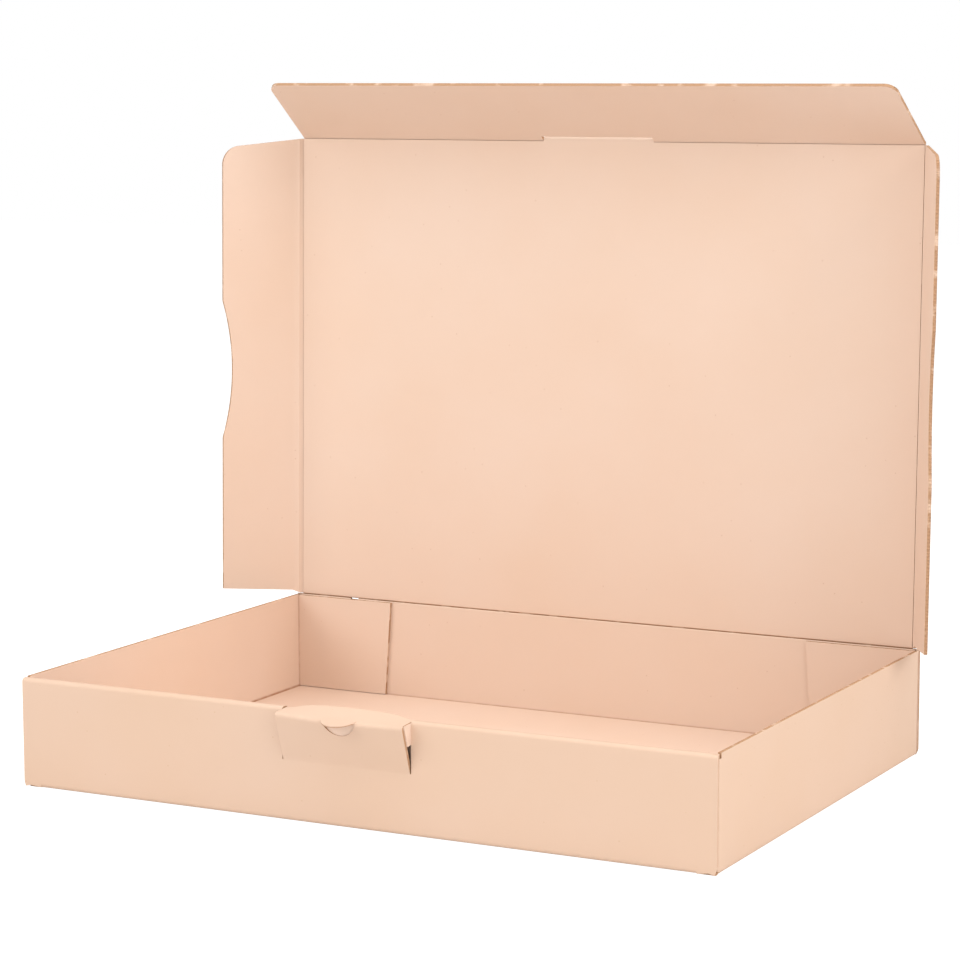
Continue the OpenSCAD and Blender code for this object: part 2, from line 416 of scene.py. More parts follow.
tray = {
    "wallTop": 51.5,
    "frontTop": 51.1,
    "rollRun": 3.4,  # between the middles of the two front panels
    "innerFoot": 1.8,  # where the inner front panel's cut edge stands on the floor
    "innerEnd": 1.3,  # how far that panel's ends draw in from the side walls, in halves of the board
    "panelEnd": 3.0,  # an upright row of the mesh keeps what happens to a panel's end close to it
    "floorEnd": 2.1,  # the same for the floor
    "wallRows": 6,
    "footRow": 2.8,
    "flapEnd": 117.0,  # the corner flaps' free end at the top, from the middle of the box
    "flapTaper": 3.5,
    "rearFlapTop": 51.2,
    "frontFlapTop": 49.2,
    "flapFoot": 1.9,
    "aboveFold": 3.0,  # from here up a point is clear of the folds round the floor
    "topsFrom": 45.0,  # and from here up a face that looks up is a wall's or a flap's top
    "fluteFrom": 100.0,  # the corner flaps are beyond this, from the middle of the box
    "lockLeft": -34.2,
    "lockRight": 31.0,
    "lockSlit": 0.5,
    "lockDrop": 23.4,
    "lockPanel": 22.8,
    "lockLean": 18.5,
    "lockFold": 1.0,  # how far from the corner its folds start
    "innerDrop": 3.0,  # the strip's back ends this far below the roll
    "stripRise": -0.4,
    "stripArch": 2.9,  # how far the middle of its back edge stands up
    "stripSag": 0.9,  # and the middle of its front fold hangs down
    "bendFlat": 6.5,  # half the width, at its middle, that moves by the full amount
    "sagFrom": (0.4, 2.0),  # the panel's own rows are so far below the front fold, and not so far behind it
    "sagReach": 4.0,  # how far down the panel the sag is felt
    "archReach": 2.0,  # and how far above its lower end the strip's back takes up the whole arch
    "webFoot": 12.5,  # the web in the gap at the lock's right end starts so far above the lock's crease
    "webSize": 30.0,  # before it is trimmed
    "webOut": 0.05,  # how far it reaches past the lock's end
    "webBehind": 0.6,  # and into the wall
    "webBelow": 0.35,  # how far below the strip's upper side it stops
    "webToe": 3.0,  # where its foot's slope starts, behind the strip's front fold
    "webSlope": (1.2, -7.0),  # the way that slope faces, back and up
    "webThick": 0.7,
    "tongueWidth": 17.0,
    "tongueDepth": 7.2,
    "tongueThick": 0.7,  # crushed thinner than the board by the die
    "tongueDroop": 11.0,
    "tongueRoot": (1.5, 0.25),  # behind and above the strip's front fold
    "tongueTrim": 0.35,  # the tongue is so much smaller than its hole all round
    "tongueOverlap": 0.5,
    "holeDepth": 0.3,  # at the thumb hole's lowest point; the panel's back liner shows in it
    "holeTilt": -10.0,
    "holeTop": 0.3,  # its straight edge, below the strip's front fold
    "holeTool": 3.2,  # thickness of the disc that cuts it
    "nick": (-142.0, -137.5, 0.8),  # a cut right through the lid's crease: its two ends and its depth
    "hingeRound": 0.95,
    "hingeSteps": 4,
}


def folded(length):
    # How many half flutes fit across a panel
    return max(1, round(length / step))


wallY = midY - 2 * midY / folded(2 * midY)  # one half flute short of the floor's corners
rollZ = tray["frontTop"] * mm - half
rollY = -midY + tray["rollRun"] * mm
lockLean = math.radians(tray["lockLean"])
lockFoot = (tray["frontTop"] - tray["lockDrop"]) * mm
lockMiddle = (tray["lockLeft"] + tray["lockRight"]) / 2 * mm
lockCrease = Vector((0, -midY, lockFoot))
lockFront = Vector((0, -math.sin(lockLean), math.cos(lockLean))) * tray["lockPanel"] * mm + lockCrease
stripBack = Vector((0, rollY, rollZ + tray["stripRise"] * mm))
rootBehind, rootAbove = (length * mm for length in tray["tongueRoot"])
tongueRoot = Vector((lockMiddle, lockFront.y + rootBehind, lockFront.z + rootAbove))
aboveFold = tray["aboveFold"] * mm
tongueFrame = Matrix.Translation(tongueRoot) @ turned(tray["tongueDroop"], "X")


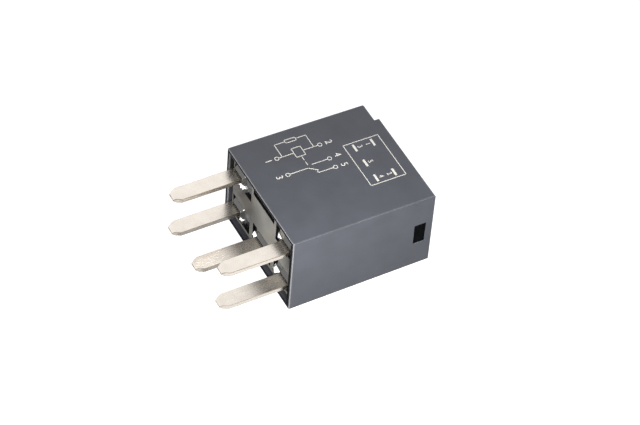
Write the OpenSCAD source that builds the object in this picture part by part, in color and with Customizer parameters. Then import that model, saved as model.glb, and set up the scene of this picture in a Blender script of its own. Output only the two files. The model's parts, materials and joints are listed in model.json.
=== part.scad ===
// Five-blade changeover micro relay, lying on its broad face.
// X runs from the blade side to the closed end of the cover, Y across its width and
// Z through its depth. The origin is the centre of the cover's open rim. Millimetres.

/* [Cover] */
// Outside width at the rim
rim_width = 22.5; // [22.3:0.1:23.5]
// Outside depth at the rim
rim_depth = 15; // [14.8:0.1:16]
// Height from the rim to the closed end
cover_height = 25; // [24.9:0.1:27]
// Moulding draft of the two broad faces, in degrees
broad_draft = 0.5; // [0.1:0.1:0.6]
// Moulding draft of the two narrow faces, in degrees
narrow_draft = 0.34; // [0.1:0.1:0.5]
// Wall thickness
wall = 0.8; // [0.6:0.05:0.85]
// Radius of the outside edges
edge_radius = 0.45; // [0.2:0.05:0.6]
// Drop of the shoulder beside the closed end
step_drop = 0.85; // [0.3:0.05:1]
// Width of that shoulder
step_width = 3.65; // [2:0.05:5]

/* [Puller pockets] */
// Length of each pocket along the cover
pocket_length = 2; // [1.5:0.1:2.2]
// Height of each pocket through the depth
pocket_height = 4.1; // [2:0.1:5]
// Distance from the closed end to the pocket
pocket_margin = 1.2; // [1.1:0.1:1.5]
// Depth of each blind pocket
pocket_depth = 1.5; // [1:0.1:1.5]

/* [Base] */
// Recess of the base below the rim
base_recess = 0.8; // [0.4:0.1:1]
// Thickness of the base plate
base_thickness = 2.8; // [2.4:0.1:2.8]
// Depth of the resin pockets round the blades
resin_pocket = 0.9; // [0.6:0.1:1.2]

/* [Blades] */
// Width of a blade
blade_width = 2.8; // [2.6:0.1:3]
// Thickness of a blade and of the strip it is cut from
strip = 0.8; // [0.6:0.05:0.85]
// Reach of the blades beyond the rim
blade_reach = 11.1; // [9:0.1:13]
// Distance between the outer columns of blades
column_spacing = 16.8; // [16.6:0.1:17]
// Distance between the two rows of blades
row_spacing = 7.6; // [7.4:0.1:7.8]
// Length of the tapered tip
tip_length = 1.3; // [0.8:0.1:2]
// Inset of each tip corner
tip_inset = 0.68; // [0.3:0.02:1]
// Bevel of the tip through its thickness
tip_bevel = 0.25; // [0.1:0.05:0.3]

/* [Magnet] */
// Offset of the coil axis from the middle of the cover
coil_offset = 1.4; // [1.2:0.1:1.5]
// Outside diameter of the winding
winding_diameter = 10; // [8:0.1:10.3]
// Turns that show on the outside of the winding
turns = 34; // [20:1:40]
// Side of the square bobbin flanges
flange_size = 10.6; // [10.4:0.1:10.6]
// Diameter of the core
core_diameter = 4.5; // [4:0.1:5]
// Diameter of the pole face
pole_diameter = 7.6; // [6:0.1:8]
// Thickness of the yoke and of the armature
iron = 1.2; // [1:0.05:1.25]
// Width of the yoke
yoke_width = 9.2; // [8:0.1:9.2]
// Height of the pole face above the rim
pole_level = 18.8; // [18.6:0.1:18.9]

/* [Contacts] */
// Angle that the armature swings from rest to pull-in
swing = 3; // [2:0.1:3.2]
// Diameter of the contact rivets
contact_diameter = 2.6; // [2:0.1:2.8]
// Distance of the contacts from the middle of the cover
contact_offset = 7.5; // [7.4:0.1:7.6]
// Thickness of the leaf spring
leaf = 0.2; // [0.15:0.05:0.25]

/* [Hidden] */

$fn = 64;
eps = 0.01;
fit = 0.05;

// Colours of the materials
cover_colour = "#54565d";
base_colour = "#6f6e6a";
resin_colour = "#3c3a38";
tin_colour = "#d9d4ca";
iron_colour = "#b9bbbd";
bronze_colour = "#c98f5a";
silver_colour = "#e8e8e6";
copper_colour = "#b5603a";
bobbin_colour = "#e9e4d6";
resistor_colour = "#7fa6b8";

// Inside of the cover
inner_width = rim_width - 2 * wall;
inner_depth = rim_depth - 2 * wall;

// Puller pockets: the middle of their height and the skin behind their floor
pocket_middle = -0.35;
pocket_skin = 0.45;

// Base plate: its clearance in the cover, its corners, its inner face and the top of
// the rails that the yoke stands on
base_gap = 0.1;
base_corner = 0.3;
base_top = base_recess + base_thickness;
pad_top = base_top + 1.4;

// Resin pockets: the outer ones from the middle and past their column, the middle one
// to each side, and all of them below and above their row
pocket_reach = [4.2, 1.6];
middle_pocket = 3.1;
pocket_rows = [2.2, 1.8];

// Resin: the body of each pool, how far it creeps up a blade, and the spread of that
// collar at its foot and at its top
pool_body = 0.5;
creep = 0.55;
creep_spread = [1.15, 0.6];

// Relief along the upper edge of the base
relief_half = 3.5;
relief_low = 4.1;
relief_deep = 1.8;

// Rails under the yoke's foot: their near and far side from the middle, and how far
// they stay back from its ends
rail = [2.3, 3.2];
rail_inset = 0.4;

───

Beginning with the line that contains "Write the OpenSCAD" and ending with the line that contains "resin_pocket = 0.9; // [0.6:0.1:1.2]", repeat exactly those lines and no others.

**Solution**
Write the OpenSCAD source that builds the object in this picture part by part, in color and with Customizer parameters. Then import that model, saved as model.glb, and set up the scene of this picture in a Blender script of its own. Output only the two files. The model's parts, materials and joints are listed in model.json.
=== part.scad ===
// Five-blade changeover micro relay, lying on its broad face.
// X runs from the blade side to the closed end of the cover, Y across its width and
// Z through its depth. The origin is the centre of the cover's open rim. Millimetres.

/* [Cover] */
// Outside width at the rim
rim_width = 22.5; // [22.3:0.1:23.5]
// Outside depth at the rim
rim_depth = 15; // [14.8:0.1:16]
// Height from the rim to the closed end
cover_height = 25; // [24.9:0.1:27]
// Moulding draft of the two broad faces, in degrees
broad_draft = 0.5; // [0.1:0.1:0.6]
// Moulding draft of the two narrow faces, in degrees
narrow_draft = 0.34; // [0.1:0.1:0.5]
// Wall thickness
wall = 0.8; // [0.6:0.05:0.85]
// Radius of the outside edges
edge_radius = 0.45; // [0.2:0.05:0.6]
// Drop of the shoulder beside the closed end
step_drop = 0.85; // [0.3:0.05:1]
// Width of that shoulder
step_width = 3.65; // [2:0.05:5]

/* [Puller pockets] */
// Length of each pocket along the cover
pocket_length = 2; // [1.5:0.1:2.2]
// Height of each pocket through the depth
pocket_height = 4.1; // [2:0.1:5]
// Distance from the closed end to the pocket
pocket_margin = 1.2; // [1.1:0.1:1.5]
// Depth of each blind pocket
pocket_depth = 1.5; // [1:0.1:1.5]

/* [Base] */
// Recess of the base below the rim
base_recess = 0.8; // [0.4:0.1:1]
// Thickness of the base plate
base_thickness = 2.8; // [2.4:0.1:2.8]
// Depth of the resin pockets round the blades
resin_pocket = 0.9; // [0.6:0.1:1.2]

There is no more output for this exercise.